To fail to criticize everyday life means accepting the prolongation of the present thoroughly rotten forms of culture and politics…
-Guy Debord, “Perspectives for Conscious Alterations in Everyday Life”
What is Trauma Art?
- Works of art that disturb
- They “attach an excess of meaning to the objects designed to convey meaning” (Siebers, 14)
- Shock viewers with wounded bodies and traumatized flesh
- Damien Hirst’s A Thousand Years (1990)
- A “life cycle in a box”
- Hirst: “You can frighten people with death or an idea of their own mortality, or it can actually give them vigor.”
- Blurring the artificial and the real
- Contemporary forms of entertainment rely on “the inability of the spectator to know what is real – which means that everything is real” (Siebers, 14)
- Reality TV
- “no perceivable distinction between the thrill and terror felt before so-called artificial forms of violence, e.g., slasher films, and what is felt before the media reportage of biological disasters, terrorist bombings, ethnic conflicts, and famines” (14)
- Trauma art disrupts this:
- “A particular and ordinary object becomes the subject of intense focus, with the result that it changes into another object, but an object of a special kind, one that maintains a peculiar materiality while achieving a universal and communicable meaning beyond its materiality.” (15)
What Does Trauma Art Have to Do With Coverage and Reporting?
- Shock readers/viewers into paying closer attention?
- Images of war, torture, assaulted victims
- Engage publics through discomfort?
- Is this effective or counterproductive?
- Make the unfamiliar familiar?
- Mortality and death, taken-for-granted practices and behaviors
Case Study: People for the Ethical Treatment of Animals (PETA)
- “Meat is Murder” campaign (NYC, 2010)
- “All meat comes from somebody”
- Jeff Mackey: “The thought of chewing and swallowing the skin and muscle of a murder victim surely ruined some viewers’ appetites for flesh food. It’s the appropriate response to witnessing a gruesome display of the corpses of those who have been tormented and killed – you know, like in the butcher department of your supermarket.”
- PETA Asia’s recent “Behind the Leather” campaign
- Cruelty involved in making exotic animal skin products and leather goods
- Kept in inhumane conditions, brutally paralyzed, skinned alive
- Kalel vs. Down (and Foie Gras)
- Cruel practices involved with obtaining down feathers and making foie gras (liver of fattened goose/duck)
Is this sort of traumatic shock and disruption effective? Or, is it distracting? Are you going to follow the advertised campaign links and hashtags to read more about the particular circumstances being covered on non-human animal abuse and mistreatment? Or, are you going to head over to Google for some more risque images of your favorite celebrities posing for PETA?
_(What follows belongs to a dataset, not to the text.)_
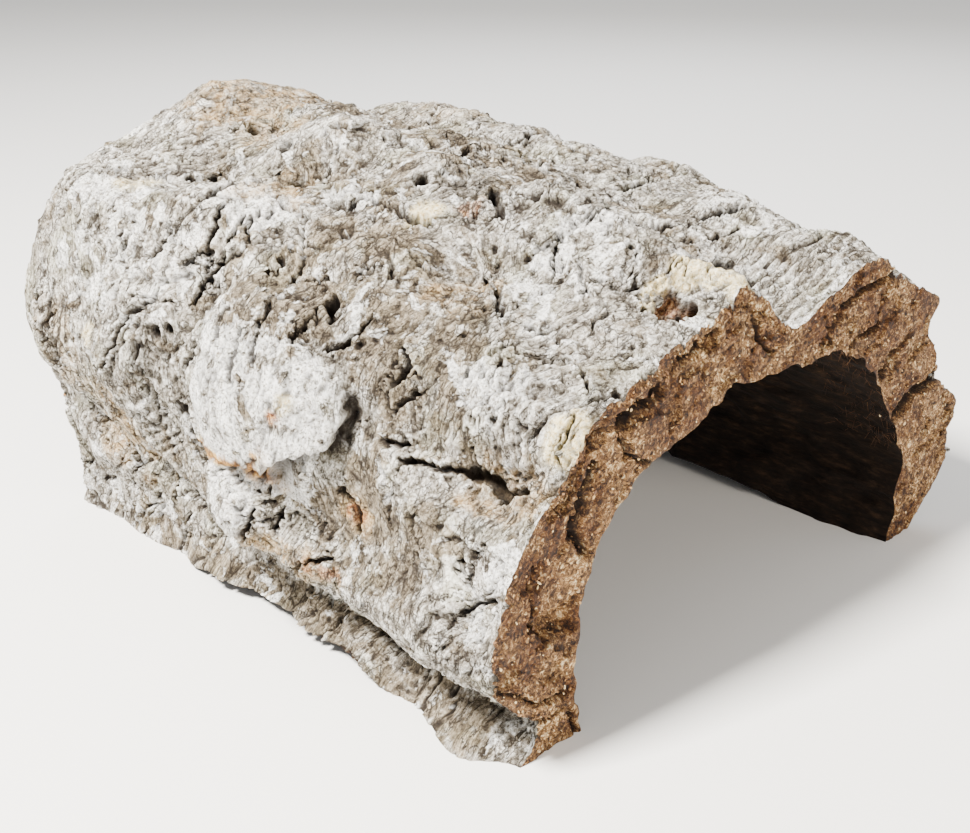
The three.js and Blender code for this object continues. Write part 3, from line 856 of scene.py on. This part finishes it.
# Broken grains that stand out of the sawn faces and catch the light
def makeCrumbs(source, finish):
    draw = random.Random(crumbs["seed"])
    mesh = source.data
    clear = [f for f in mesh.polygons if f.center.z > 2 * mm]
    faces = iter(draw.choices(clear, weights=[f.area for f in clear], k=crumbs["count"]))

    def addCrumb(batch, layers):
        face = next(faces)
        low, high = crumbs["sizes"]
        size = (low + (high - low) * draw.random() ** 2) * mm / 2
        turn = Matrix.Rotation(draw.uniform(0, math.pi), 4, Vector([draw.gauss(0, 1) for _ in range(3)]))
        scale = Matrix.Diagonal((size, size * draw.uniform(0.4, 0.8), size * draw.uniform(1.0, 2.0), 1))
        made = bmesh.ops.create_icosphere(batch, subdivisions=1, radius=1.0,
                                          matrix=Matrix.Translation(face.center) @ turn @ scale)
        shade = draw.random()
        for vert in made["verts"]:
            vert.co += Vector([draw.uniform(-0.3, 0.3) * size for _ in range(3)])
            vert[layers["tone"]] = shade

    return scattered("sawnCrumbs", crumbs["count"], {"tone": "float"}, addCrumb, finish)


# Dry fibres that stand off the inside near the front cut's right side
def makeFibres(source, finish):
    draw = random.Random(fibres["seed"])
    mesh = source.data
    right, front, up = fibres["from"]
    near = [f for f in mesh.polygons
            if f.center.x > right * mm and f.center.y < front * mm and f.center.z > up * mm]

    def addFibre(batch, layers):
        face = draw.choice(near)
        low, high = fibres["lengths"]
        length = draw.uniform(low, high) * mm
        way = Vector((draw.gauss(0, 0.5), draw.gauss(-0.5, 0.8), draw.gauss(0, 0.5))) + face.normal * 0.35
        start = face.center - way.normalized() * 0.5 * mm  # rooted in the face
        middle = Matrix.Translation(start + way.normalized() * length / 2)
        thick = fibres["thick"] * mm
        made = bmesh.ops.create_cone(batch, cap_ends=True, segments=3, radius1=thick, radius2=thick * 0.4,
                                     depth=length, matrix=middle @ turnTowards(way))
        shade = draw.uniform(0.0, 0.45)
        for vert in made["verts"]:
            vert[layers["tone"]] = shade

    return scattered("insideFibres", fibres["count"], {"tone": "float"}, addFibre, finish)


def perSize(sizeInMm):
    return 1 / (sizeInMm * mm)


def newMaterial(name):
    material = bpy.data.materials.new(name)
    material.use_nodes = True
    tree = material.node_tree
    tree.nodes.clear()
    output = addNode(tree, "ShaderNodeOutputMaterial")
    shader = addNode(tree, "ShaderNodeBsdfPrincipled")
    tree.links.new(shader.outputs["BSDF"], output.inputs["Surface"])
    return material, tree, shader, (addNode(tree, "ShaderNodeTexCoord"), "Object")


def mixColours(tree, share, first, second, blend="MIX"):
    node = addNode(tree, "ShaderNodeMix", data_type="RGBA", blend_type=blend)
    for index, value in ((0, share), (6, first), (7, second)):
        if isinstance(value, str):
            node.inputs[index].default_value = linearColour(value)
        elif isinstance(value, (int, float)):
            node.inputs[index].default_value = value
        else:
            tree.links.new(value, node.inputs[index])
    return node.outputs[2]


def calculate(tree, operation, first, second=0.0, third=0.0):
    node = addNode(tree, "ShaderNodeMath", operation=operation)
    for index, value in enumerate((first, second, third)):
        if isinstance(value, (int, float)):
            node.inputs[index].default_value = value
        else:
            tree.links.new(value, node.inputs[index])
    return node.outputs[0]


# The weighted sum of several patterns
def summed(tree, patterns):
    total = 0.0
    for pattern, weight in patterns:
        total = calculate(tree, "MULTIPLY_ADD", pattern, weight, total)
    return total


def times(tree, first, second):
    return calculate(tree, "MULTIPLY", first, second)


def greatest(tree, first, *others):
    for other in others:
        first = calculate(tree, "MAXIMUM", first, other)
    return first


def ramp(tree, value, stops):
    node = addNode(tree, "ShaderNodeValToRGB")
    tree.links.new(value, node.inputs["Fac"])
    elements = node.color_ramp.elements
    while len(elements) < len(stops):
        elements.new(0.5)
    for element, (position, colour) in zip(elements, stops):
        element.position = position
        element.color = linearColour(colour)
    return node.outputs["Color"]


# From one value to another, by default from black to white
def fade(tree, value, low, high, first="#000000", last="#ffffff"):
    return ramp(tree, value, [(low, first), (high, last)])


def noiseAt(tree, coords, size, detail, roughness=0.55, distortion=0.0):
    node = addNode(tree, "ShaderNodeTexNoise", {"Vector": coords}, scale=perSize(size), detail=detail,
                   roughness=roughness, distortion=distortion)
    return node.outputs["Fac"]


def field(tree, name):
    return addNode(tree, "ShaderNodeAttribute", attribute_name=name).outputs["Fac"]


# A pattern's places, drawn out along their second direction
def drawnOut(tree, places, share):
    return addNode(tree, "ShaderNodeMapping", {"Vector": places}, scale=(1.0, share, 1.0)), "Vector"


# Joins up a finish: its colour, its dryness and its small relief, with the depth in mm
def joinFinish(tree, shader, colour, roughness, specular, relief, depth, strength=1.0):
    tree.links.new(colour, shader.inputs["Base Color"])
    shader.inputs["Roughness"].default_value = roughness
    shader.inputs["Specular IOR Level"].default_value = specular
    bump = addNode(tree, "ShaderNodeBump", strength=strength, distance=depth * mm)
    tree.links.new(relief, bump.inputs["Height"])
    tree.links.new(bump.outputs["Normal"], shader.inputs["Normal"])


# Weathered virgin cork bark: dry, grey and chalky, with no gloss; painted shade darkens its cracks, holes
# and hollows, and its tops are painted a little lighter
def weatheredBark():
    material, tree, shader, at = newMaterial("weatheredCorkBark")
    grain = (addNode(tree, "ShaderNodeAttribute", attribute_name="grain"), "Vector")
    drawn = drawnOut(tree, grain, 0.18)
    streak = noiseAt(tree, drawn, 0.62, 6, 0.66)
    band = noiseAt(tree, drawn, 2.6, 4, 0.6)
    middle = noiseAt(tree, at, 4.5, 8, 0.7, 0.5)
    fine = noiseAt(tree, at, 0.8, 6, 0.75)
    cavity = field(tree, "cavity")
    grained = summed(tree, [(streak, 0.32), (band, 0.22), (middle, 0.22), (fine, 0.24)])
    plain = summed(tree, [(streak, 0.08), (band, 0.12), (middle, 0.36), (fine, 0.44)])
    calmShare = fade(tree, noiseAt(tree, at, 15, 5, 0.6), 0.44, 0.54)
    # Painted light and shade: tops a little lighter, hollows a little darker
    tone = calculate(tree, "MULTIPLY_ADD", cavity, 0.05, mixColours(tree, calmShare, grained, plain))
    grey = ramp(tree, tone, [(0.40, "#28241e"), (0.45, "#5c564c"), (0.485, "#868076"), (0.515, "#a5a097"),
                             (0.55, "#ccc9c1"), (0.60, "#f8f7f2")])
    bareEdge = summed(tree, [(field(tree, "bare"), 0.14), (noiseAt(tree, at, 11.0, 10, 0.7, 0.8), 1.0)])
    browned = mixColours(tree, fade(tree, bareEdge, 0.52, 0.62), grey,
                         mixColours(tree, 1.0, grey, "#b8ad9d", "MULTIPLY"))
    mossy = mixColours(tree, fade(tree, noiseAt(tree, at, 13, 3), 0.50, 0.66, last="#b0b0b0"), browned,
                       mixColours(tree, 1.0, browned, "#dde0c6", "MULTIPLY"))
    frayed = summed(tree, [(field(tree, "pale"), 0.17), (noiseAt(tree, at, 8.0, 8, 0.66, 0.6), 1.0)])
    lichen = fade(tree, frayed, 0.575, 0.625, last="#f0f0f0")
    chalk = ramp(tree, fine, [(0.37, "#5b574f"), (0.43, "#c6c3ba"), (0.49, "#efeee9"), (0.58, "#ffffff")])
    colour = mixColours(tree, lichen, mossy, chalk)
    for name, stops, tints in barkTints:
        share = times(tree, field(tree, name), ramp(tree, middle, stops))
        colour = mixColours(tree, share, colour, ramp(tree, fine, tints))
    colour = mixColours(tree, field(tree, "knobEdge"), colour,
                        ramp(tree, middle, [(0.38, "#4c3018"), (0.48, "#8f6233"), (0.58, "#dcae66")]))
    # Painted shade in the hollows
    hollow = fade(tree, times(tree, cavity, -1.0), 0.12, 0.9)
    smooth = greatest(tree, lichen, field(tree, "cream"))
    lines = times(tree, crackLines(tree, drawnOut(tree, grain, 0.4), at),
                  calculate(tree, "MULTIPLY_ADD", smooth, -0.6, 1.0))
    specks = fade(tree, noiseAt(tree, at, 0.7, 3, 0.6), 0.345, 0.385, "#ffffff", "#000000")
    dots = addNode(tree, "ShaderNodeTexVoronoi", {"Vector": at}, scale=perSize(1.5))
    spotted = fade(tree, summed(tree, [(dots.outputs["Distance"], 0.5), (middle, 1.0)]), 0.60, 0.645,
                   "#ffffff", "#000000")
    # The dark mix: painted shade in hollows, fine cracks, cracks, holes and under the knob, along with the
    # real specks and lichen dots
    dark = greatest(tree, times(tree, hollow, 0.85), lines, times(tree, spotted, times(tree, lichen, 0.75)),
                    times(tree, specks, 0.8), field(tree, "crackShadeMask"))
    colour = mixColours(tree, times(tree, dark, 0.92), colour, "#1e1711")
    relief = summed(tree, [(middle, 0.5), (streak, 0.42), (lichen, 0.12), (fine, 0.36), (specks, -0.3)])
    joinFinish(tree, shader, colour, 0.9, 0.25, relief, 1.0)
    return material


# Colour patches: the share that the patch's own mottling lets through, and its tints
barkTints = [
    ("warm", [(0.38, "#303030"), (0.58, "#f0f0f0")],
     [(0.34, "#54391d"), (0.47, "#9c7d52"), (0.62, "#d2bd92")]),
    ("cream", [(0.34, "#505050"), (0.48, "#ffffff")],
     [(0.33, "#a97b3c"), (0.44, "#e6d39c"), (0.60, "#f7efd2")]),
    ("rust", [(0.38, "#404040"), (0.54, "#ffffff")],
     [(0.36, "#2e160b"), (0.46, "#774324"), (0.54, "#a8713f"), (0.64, "#dcae72")]),
]


# Fine cracks that the mesh doesn't carry, drawn out along the grain, painted dark as the shade inside them
def crackLines(tree, drawn, at):
    swirl = addNode(tree, "ShaderNodeTexNoise", {"Vector": at}, scale=perSize(2.0), detail=4.0)
    bend = addNode(tree, "ShaderNodeMix", data_type="VECTOR")
    bend.inputs[0].default_value = 0.0013  # a share, so each line bends by up to about a millimetre
    tree.links.new(drawn[0].outputs[drawn[1]], bend.inputs[4])
    tree.links.new(swirl.outputs["Color"], bend.inputs[5])
    lines = []
    for size, width in ((7.0, 0.028), (3.2, 0.045), (1.5, 0.055)):
        cells = addNode(tree, "ShaderNodeTexVoronoi", feature="DISTANCE_TO_EDGE", scale=perSize(size))
        tree.links.new(bend.outputs[1], cells.inputs["Vector"])
        line = fade(tree, cells.outputs["Distance"], width * 0.3, width * 1.5, "#ffffff", "#000000")
        lines.append(times(tree, line, fade(tree, noiseAt(tree, at, size * 2.2, 3), 0.46, 0.55)))
    return greatest(tree, *lines)


# Sawn cork: brown and granular, each grain under a millimetre, golden where a grain catches the light
def sawnCork():
    material, tree, shader, at = newMaterial("sawnCork")
    broad = noiseAt(tree, at, 12, 4, 0.6)
    middle = noiseAt(tree, at, 2.6, 5, 0.65)
    fine = noiseAt(tree, at, 0.95, 5, 0.7, 0.8)
    tone = summed(tree, [(middle, 0.34), (fine, 0.66)])
    brown = ramp(tree, tone, [(0.40, "#20120a"), (0.45, "#54381e"), (0.495, "#86623c"), (0.535, "#a87e4e"),
                              (0.562, "#d8ab6c"), (0.595, "#fdeac0")])
    shaded = mixColours(tree, fade(tree, broad, 0.40, 0.58, "#ffffff", "#000000"), brown,
                        mixColours(tree, 1.0, brown, "#a89078", "MULTIPLY"))
    layerLine = calculate(tree, "SINE", summed(tree, [(broad, 16.0), (field(tree, "wall"), 44.0)]))
    lined = mixColours(tree, fade(tree, layerLine, 0.80, 1.0, last="#c0c0c0"), shaded, "#3a2414")
    # Painted shade in the cut's cracks and sunk torn grain
    dark = mixColours(tree, times(tree, field(tree, "cutShadeMask"), 0.92), lined, "#1c100a")
    joinFinish(tree, shader, dark, 0.72, 0.35, summed(tree, [(middle, 0.6), (fine, 1.0)]), 1.6)
    return material


# Loose grains of cork: from burnt brown to pale gold, a little waxy
def looseGrains():
    material, tree, shader, _ = newMaterial("looseCorkGrains")
    tint = ramp(tree, field(tree, "tone"), [(0.0, "#3b2312"), (0.35, "#704a2a"), (0.7, "#a87c4e"),
                                            (0.9, "#d6ae74"), (1.0, "#f6dfae")])
    tree.links.new(tint, shader.inputs["Base Color"])
    shader.inputs["Roughness"].default_value = 0.55
    return material


# The inside, where the bark left the tree: its own dark brown, dry and stringy, painted nearly black as the
# shade that fills it
def darkInside():
    material, tree, shader, at = newMaterial("darkInnerBark")
    streak = noiseAt(tree, drawnOut(tree, at, 0.25), 2.2, 7, 0.7)
    # Nearly black: painted shade over the inside's dark brown
    colour = ramp(tree, streak, [(0.35, "#0d0907"), (0.52, "#1d140e"), (0.66, "#33251a"), (0.8, "#5a4632")])
    joinFinish(tree, shader, colour, 0.9, 0.2, streak, 0.9, strength=0.8)
    return material


makeCamera()
makeStudio()
print("camera, floor and light made")
finishes = weatheredBark(), sawnCork(), darkInside()
print("finishes made")
parts = makeBark(*finishes)
left, crown, right, sawn, inside = parts
for source, name in ((left, "leftFlakes"), (crown, "crownFlakes"), (right, "rightFlakes")):
    parts.append(makeFlakes(source, name, finishes[0]))
grainFinish = looseGrains()
parts += [makeCrumbs(sawn, grainFinish), makeFibres(inside, grainFinish)]
print("flakes, crumbs and fibres made")
for part in parts:
    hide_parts("cork_bark")
    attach(part, "root")
bpy.context.view_layer.update()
How do we balance these types of approaches with the push-back groups might receive for the controversial or “offensive” nature of their imagery; e.g., PETA’s sexualized depictions of men and women and their “whatever it takes to turn heads” strategy?
How might we think about the use of traumatic imagery and its relation to “the spectacle” of the various industries amid consumer culture (meat, fur, cosmetic, research, etc.)? Consider Pierre Canjuers and Guy Debord’s insistence that “[r]evolutionary artists are those who call for intervention, and who have themselves intervened in the spectacle in order to disrupt and destroy it.” (308)
Canjuers, Pierre and Guy Debord. “Preliminaries Toward Defining a Unitary Revolutionary Program.” In Situationist International Anthology, edited and translated by Ken Knabb, 305-310. California: Bureau of Public Secrets, 1981.
Debord, Guy. “Perspectives for Conscious Alterations in Everyday Life.” In Situationist International Anthology, edited and translated by Ken Knabb, 68-75. California: Bureau of Public Secrets, 1981.
Siebers, Tobin. “The Return to Ritual: Violence and Art in the Media Age.” Journal for Cultural and Religious Theory 5 (2003): 9-33.